City Repertory will present the play as a staged reading with an all-female cast taking on various roles.

* “The Taming of the Shrew” – 6 p.m. Feb. 21, 7 p.m. Feb. 22-23, 2 p.m. Feb. 24. For opening night on Thursday Feb. 21, tickets are $60 general public, $50 PCAF members, and include a reception at 6 p.m. and the performance at 7 p.m. Performances Feb. 22-24 are $30 general public, $25 PCAF members, $10 students with ID (student tickets are not available opening night). Tickets available by calling 386-225-4394 or online at palmcoastartsfoundation.com/events.

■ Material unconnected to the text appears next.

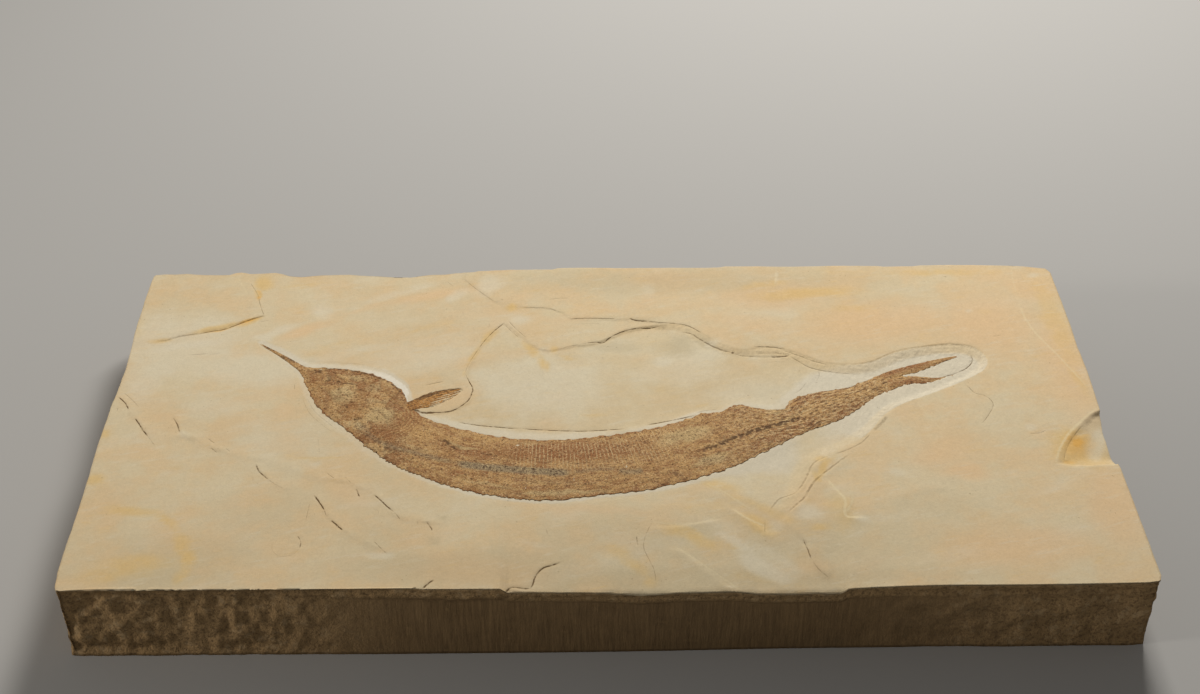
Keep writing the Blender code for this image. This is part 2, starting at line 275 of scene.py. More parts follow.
# %% The four edges of the face
BACK_EDGE = [
    (-402, 199), (-398, 203.5), (-390, 204.5), (-380, 204), (-370, 205.5), (-362, 204), (-355, 203),
    (-345, 202.4), (-332, 202), (-327, 205), (-322, 206), (-315, 204.5), (-305, 205), (-292, 206),
    (-285, 204), (-278, 201), (-268, 199.5), (-250, 201.5), (-225, 202), (-215, 200.5), (-200, 199.5),
    (-185, 198), (-170, 197.5), (-160, 200), (-150, 201.5), (-140, 201.5), (-130, 203.5), (-115, 204),
    (-110, 205.5), (-85, 207), (-60, 207.5), (-45, 207), (-40, 209), (-30, 209.5), (30, 208.5),
    (90, 208), (105, 208), (110, 209.5), (180, 209), (210, 209.6), (230, 209.7), (245, 209),
    (252, 207.5), (278, 208), (285, 209.5), (310, 209.7), (330, 209), (365, 208), (378, 206.5),
    (385, 205), (398, 203), (402, 199),
]
FRONT_EDGE = [
    (-403, -202.6), (-396, -203.6), (-340, -204.4), (-290, -204.2), (-224, -204.6), (-152, -204.5),
    (-87, -204.9), (-40, -205.2), (40, -205.3), (110, -205.2), (171, -205.0), (215, -204.6),
    (237, -204.3), (313, -205.0), (357, -204.4), (390, -204.2), (402, -202.6),
]
LEFT_EDGE = [
    (206, -399.2), (190, -400.2), (164, -400.5), (128, -400.9), (93, -399.6), (60, -399.1),
    (27, -400.4), (16, -401.6), (-15, -401.9), (-45, -402.2), (-74, -401.8), (-130, -402.3),
    (-156, -402.5), (-182, -402.3), (-199, -401.6), (-206, -400.0),
]
RIGHT_EDGE = [
    (206, 397.4), (198, 400.0), (191, 400.2), (154, 400.4), (118, 400.5), (83, 399.8), (49, 400.7),
    (16, 400.2), (-6, 399.2), (-15, 398.6), (-25, 397.4), (-40, 397.2), (-55, 397.0), (-68, 397.6),
    (-75, 399.1), (-113, 399.3), (-167, 399.7), (-198, 399.9), (-206, 398.0),
]
HALF_LENGTH = 400.0
HALF_DEPTH = 206.0
EDGE_REACH = 26.0


def edge_shift(place, edge, middle):
    """How far an edge stands from its straight middle line, at places along it."""
    knots = np.array(sorted(edge), float)
    return np.interp(place, knots[:, 0], knots[:, 1]) - middle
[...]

* “Dames at Sea” – 7:30 p.m. April 5-6, 12-13 and 19-20, 2 p.m. April 7, 14 and 21. $25 adults, $15 students. This 1966 musical, with book and lyrics by George Haimsohn and Robin Miller and music by Jim Wise, is a parody of lavish, old-time Hollywood musicals. “Dames” tells the story of naïve Ruby, a young woman who ventures from her small-town home in Utah to New York City to become a Broadway star. After she lands a role in the chorus of a musical, its theater is unexpectedly shut down and Ruby’s dream is threatened – until some sailors convince their captain to stage the musical on their ship.

* “Hand to God” – 7:30 p.m. May 3-4 and 10-11, 2 p.m. May 5 and 12.